The wiring closets are still required for telephone connections. However, when VoIP is integrated into the network, such connections are already provided by the fiber to the desk design. Then, wiring closets become unnecessary. With this elimination of wiring closets, the cost model supports fiber to the desk more strongly than at the present.
In addition to changes in wiring closets, architects and building designers will respond to changing requirements elsewhere in the building. With increased fiber counts in the vertical riser, architects will need to increase conduit sizes. With increased number of connections and electronic ports in the central distribution facility [CDF] for network services, architects will need to increase the CDF size. This facility, in the basement or at another central location, will require increasing space to accommodate the ports which were in the separate wiring closets. The use of the small form factor connectors and their electronics will reduce this increase in space to less than one for one.

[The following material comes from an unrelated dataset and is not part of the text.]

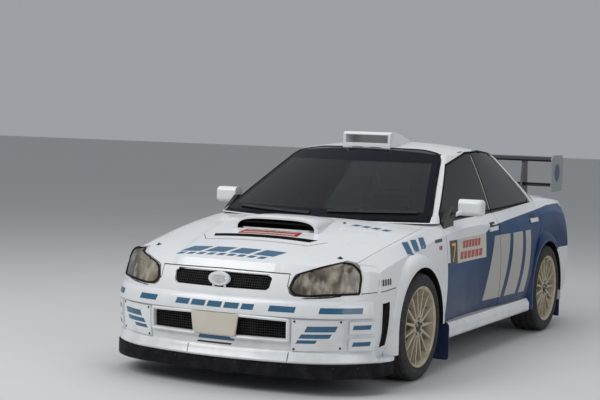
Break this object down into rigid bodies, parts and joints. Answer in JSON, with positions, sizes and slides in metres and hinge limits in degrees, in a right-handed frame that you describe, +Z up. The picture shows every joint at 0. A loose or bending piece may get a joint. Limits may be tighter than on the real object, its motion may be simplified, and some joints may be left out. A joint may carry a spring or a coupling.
{
  "type": "four-door rally saloon car",
  "caption": "Rally saloon with hinged doors, bonnet and boot lid, steered front wheels, roll cage, roof vent, rear wing and front splitter.",
  "frame": {"origin": "on the ground below the middle of the car, at the middle of its length and width", "axes": "+X the car's left, +Y its rear, +Z up"},
  "size_m": [1.932, 4.412, 1.4549],
  "materials": {
    "paint_white": "glossy white paint with blue side graphics",
    "bumper_white": "painted plastic bumper",
    "splitter_black": "scuffed black blade",
    "screen_glass": "clear laminated glass with a dark top band",
    "side_glass": "lightly tinted glass",
    "lamp_lens": "clear moulded lens over a smoked reflector",
    "tail_lens": "red lens",
    "mesh_black": "black mesh",
    "vent_white": "painted moulding",
    "flap_blue": "dark blue flexible flap",
    "trim_black": "satin black trim",
    "cage_paint": "grey painted steel tube",
    "seat_fabric": "dark blue seat cloth over a composite shell",
    "dash_black": "flocked black moulding",
    "pan_paint": "grey primer and sealer",
    "engine_metal": "cast alloy",
    "exhaust_steel": "heat-tinted steel",
    "suspension_black": "black satin steel",
    "wheel_paint": "pale cream enamel on alloy",
    "tyre": "black road rubber",
    "wing_black": "black composite blade, pale end plates"
  },
  "bodies": {
    "body": {"floor_pan": "pan_paint", "side_frames": "pan_paint", "roof_frame": "paint_white", "quarter_panels": "paint_white", "cowl_panel": "trim_black", "front_wings": "paint_white", "front_bumper": "bumper_white", "front_splitter": "splitter_black", "rear_bumper": "bumper_white", "windscreen": "screen_glass", "rear_window": "screen_glass", "headlamps": "lamp_lens", "tail_lamps": "tail_lens", "grille": "mesh_black", "roof_vent": "vent_white", "side_skirts": "bumper_white", "mud_flaps": "flap_blue", "wipers": "trim_black", "roll_cage": "cage_paint", "seats": "seat_fabric", "dashboard": "dash_black", "engine_block": "engine_metal", "exhaust": "exhaust_steel", "front_suspension": "suspension_black", "rear_suspension": "suspension_black"},
    "front_door_left": {"door_front_left": "paint_white", "glass_front_left": "side_glass", "mirror_left": "bumper_white"},
    "rear_door_left": {"door_rear_left": "paint_white", "glass_rear_left": "side_glass"},
    "front_knuckle_left": {"knuckle_left": "suspension_black"},
    "front_wheel_left": {"wheel_front_left": "wheel_paint", "tyre_front_left": "tyre"},
    "rear_wheel_left": {"wheel_rear_left": "wheel_paint", "tyre_rear_left": "tyre"},
    "front_door_right": {"door_front_right": "paint_white", "glass_front_right": "side_glass", "mirror_right": "bumper_white"},
    "rear_door_right": {"door_rear_right": "paint_white", "glass_rear_right": "side_glass"},
    "front_knuckle_right": {"knuckle_right": "suspension_black"},
    "front_wheel_right": {"wheel_front_right": "wheel_paint", "tyre_front_right": "tyre"},
    "rear_wheel_right": {"wheel_rear_right": "wheel_paint", "tyre_rear_right": "tyre"},
    "bonnet_lid": {"bonnet": "paint_white"},
    "boot": {"boot_lid": "paint_white", "rear_wing": "wing_black"},
    "steering": {"steering_wheel": "trim_black"}
  },
  "joints": [
    {"name": "front_door_left_hinge", "type": "hinge", "parent": "body", "child": "front_door_left", "pos_m": [0.822, -0.792, 0.6], "axis": [0, 0, -1], "range_deg": [0, 65]},
    {"name": "rear_door_left_hinge", "type": "hinge", "parent": "body", "child": "rear_door_left", "pos_m": [0.822, 0.212, 0.6], "axis": [0, 0, -1], "range_deg": [0, 68]},
    {"name": "steer_left", "type": "hinge", "parent": "body", "child": "front_knuckle_left", "pos_m": [0.684, -1.2875, 0.19], "axis": [-0.1657, 0, 0.9862], "range_deg": [-28, 28]},
    {"name": "front_wheel_left_spin", "type": "hinge", "parent": "front_knuckle_left", "child": "front_wheel_left", "pos_m": [0.7725, -1.2875, 0.32], "axis": [1, 0, 0], "continuous": true},
    {"name": "rear_wheel_left_spin", "type": "hinge", "parent": "body", "child": "rear_wheel_left", "pos_m": [0.7725, 1.2525, 0.32], "axis": [1, 0, 0], "continuous": true},
    {"name": "front_door_right_hinge", "type": "hinge", "parent": "body", "child": "front_door_right", "pos_m": [-0.822, -0.792, 0.6], "axis": [0, 0, 1], "range_deg": [0, 65]},
    {"name": "rear_door_right_hinge", "type": "hinge", "parent": "body", "child": "rear_door_right", "pos_m": [-0.822, 0.212, 0.6], "axis": [0, 0, 1], "range_deg": [0, 68]},
    {"name": "steer_right", "type": "hinge", "parent": "body", "child": "front_knuckle_right", "pos_m": [-0.684, -1.2875, 0.19], "axis": [0.1657, 0, 0.9862], "range_deg": [-28, 28]},
    {"name": "front_wheel_right_spin", "type": "hinge", "parent": "front_knuckle_right", "child": "front_wheel_right", "pos_m": [-0.7725, -1.2875, 0.32], "axis": [1, 0, 0], "continuous": true},
    {"name": "rear_wheel_right_spin", "type": "hinge", "parent": "body", "child": "rear_wheel_right", "pos_m": [-0.7725, 1.2525, 0.32], "axis": [1, 0, 0], "continuous": true},
    {"name": "bonnet_hinge", "type": "hinge", "parent": "body", "child": "bonnet_lid", "pos_m": [0, -0.88, 0.905], "axis": [-1, 0, 0], "range_deg": [0, 50]},
    {"name": "boot_hinge", "type": "hinge", "parent": "body", "child": "boot", "pos_m": [0, 1.56, 0.98], "axis": [1, 0, 0], "range_deg": [0, 60]},
    {"name": "steering_wheel_turn", "type": "hinge", "parent": "body", "child": "steering", "pos_m": [0.35, -0.3, 0.8], "axis": [0, 0.9207, 0.3903], "range_deg": [-400, 400]}
  ],
  "couplings": [
    {"joint": "steer_right", "follows": "steer_left", "ratio": 1},
    {"joint": "steering_wheel_turn", "follows": "steer_left", "ratio": 13}
  ]
}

These changes in rules and mind set will have consequences for those other than architects and building designers. The manufacturers of mechanical splices, wall mounted enclosures, small form factor fiber connectors, and 100BaseSX electronics will see increased opportunities. Switch manufacturers will find demand for increased fiber port count switches. Cable manufacturers will find demand new designs with higher fiber counts in smaller cables for riser applications. The 600 µm buffer tube may become the king of the indoor network. The MT type connectors may find increased use in the CDF.
Small form factor connector manufacturers will find increased demand for their products, since their size enables reductions in enclosure volume, cost and room size in the CDF.
In conclusion, fiber to the desk is not a technology justifiable in the future. It is a technology justifiable now. Architects, building engineers and network planners need to reexamine their network design decisions to ensure that initial installed cost and life cycle cost analyses support their decisions to implement anything other than FTTD!